Happily, studying English had given me confidence in my writing skills, and I took up journalism instead. By now, Harriet had already got a place on the country’s leading journalism course. So I taught myself shorthand, and borrowed her course notes. I started writing for trade magazines, and worked for a time as an investigative reporter. Then I wrote a memoir, Comp: A Survivor’s Tale, about my hair-raising education in a London state school. Soon after, The Financial Times hired me as a feature writer.

My favourite assignments involved immersing myself in real-world jobs and writing about the experience. I was a mini-cab driver, and an undertaker in a ‘green’ funeral business, and I performed in pantomime with Lionel Blair and Linda Lusardi. I also cleaned the windows on the tallest building in Europe.

In 2010, I was worried about climate change, and wrote a book, Sew Your Own, about trying to save the planet by making my own clothes (yes, really). I then joined the faculty of The School of Life, and wrote a more general guide about making change, How to Change the World. It’s been published in 14 languages, and I gave a follow-up talk at TEDxAthens.

My greatest achievement by far has been to marry Harriet. We’d been together for a long time when our friends started getting married. We went out to dinner and decided to do the same. I drew a cartoon conveying this happy news and faxed it to our parents. We married in December, at a tea dance in a London hotel, less than a month before my 30th birthday.

I’m currently working on a historical novel, What If The Queen Should Die? Years ago, a friend asked me which king or queen Shakespeare would have written about if he’d lived to hear their life story. I suggested Queen Anne: she betrayed her father, who cursed her, and she lost 17 children. 

Together, Harriet and I are also writing a book about family, that’s due to be published next year. It’s a creative workbook to help people better understand who they are, where they come from, and what they will leave behind.
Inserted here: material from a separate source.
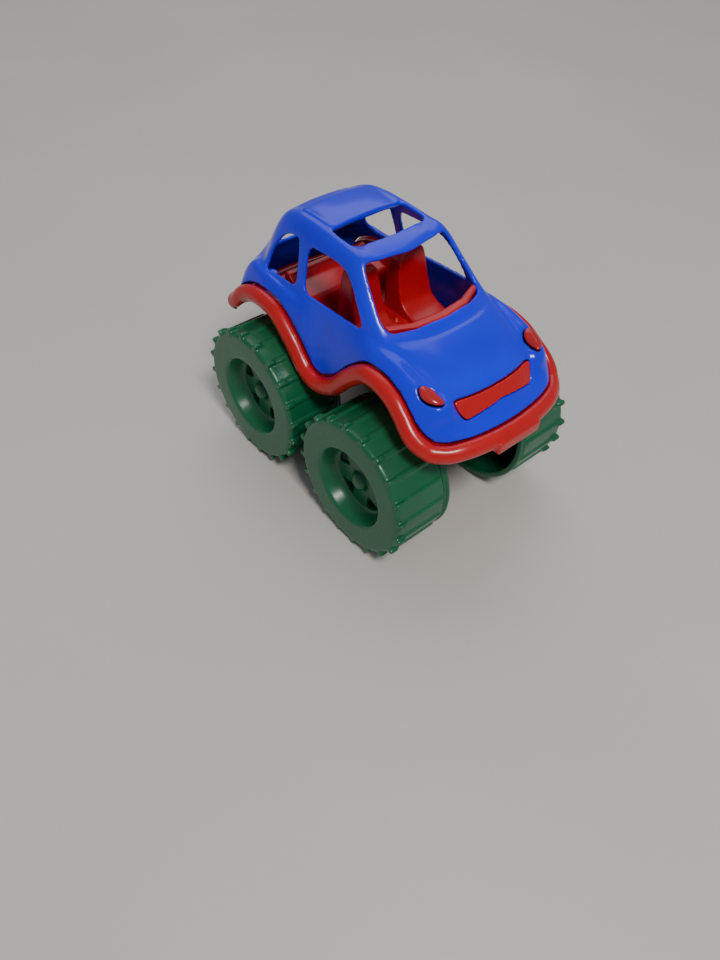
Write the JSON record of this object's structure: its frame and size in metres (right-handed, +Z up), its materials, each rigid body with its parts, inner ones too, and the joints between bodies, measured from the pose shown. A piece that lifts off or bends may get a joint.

Harriet and I have always worked closely together, and often ask each other to read things we’ve written. That doesn’t mean it’s always easy: Harriet can be brutally honest. But my toughest critic is – and has always been – my greatest supporter too.

Harriet Green (BA 1990)

My brother was at boarding school in Bristol, so I spent a lot of time there throughout my childhood, and always loved the city.

I was originally meant to be reading Russian. I arrived in 1986, spent four weeks struggling with Chekhov and Dostoevsky in the original and knew I was in trouble. I looked with envy at friends studying English. What madness had led me to choose Russian? I assumed I’d be able to switch courses fairly easily. But English at Bristol was a fiendishly difficult course to get onto. I had to leave and reapply the following year – a big gamble. My parents were distinctly unimpressed and packed me off to London the next day to get a job. Thankfully, it paid off.

I vividly remember my interview in the Department of English on Woodland Road with Myra Stokes and Tom Mason, both tutors I came to admire very much. If they hadn’t let me in, I’ve no idea what I would have done. I’d certainly never have met John-Paul (JP).

I adored the course but I wasn’t as conscientious as I should have been, particularly in the first year when we were made to learn Anglo-Saxon. It was as painful as studying Russian all over again. But I made great and lasting friends in the department. I also smoked too much and stole many cigarettes from John-Jo Moody (BA 1990).

I vaguely remember JP from the first year. I’m ashamed to admit I thought he looked a bit gormless. Our first date was at Pizza Provencale. We split the bill, and we still have the wine bottle.

I always wanted to be a journalist and applied for a journalism postgraduate programme in my final year. I got in; JP didn’t. I graduated during an awful recession and took the first job I was
offered, on Media Week, a trade magazine for the advertising industry.

I moved to Campaign just as the economy was revving up again. Campaign was nicknamed ‘Champagne’ for a very good reason; I ate at The Ivy most weeks. I then worked briefly at the Daily Telegraph before joining Harpers and Queen as Deputy Editor. I was part of the team that reinvented the magazine as a global fashion brand, Harper’s Bazaar.

Now, I’m Editor of the Family section of The Guardian. Family is a standalone section of the Saturday paper that has  apassionate following among readers.

JP and I have spent more than half our lives together, so working together isn’t difficult. He’s my best friend and has been since the moment we got together in June 1989. He’s also extremely good at washing up.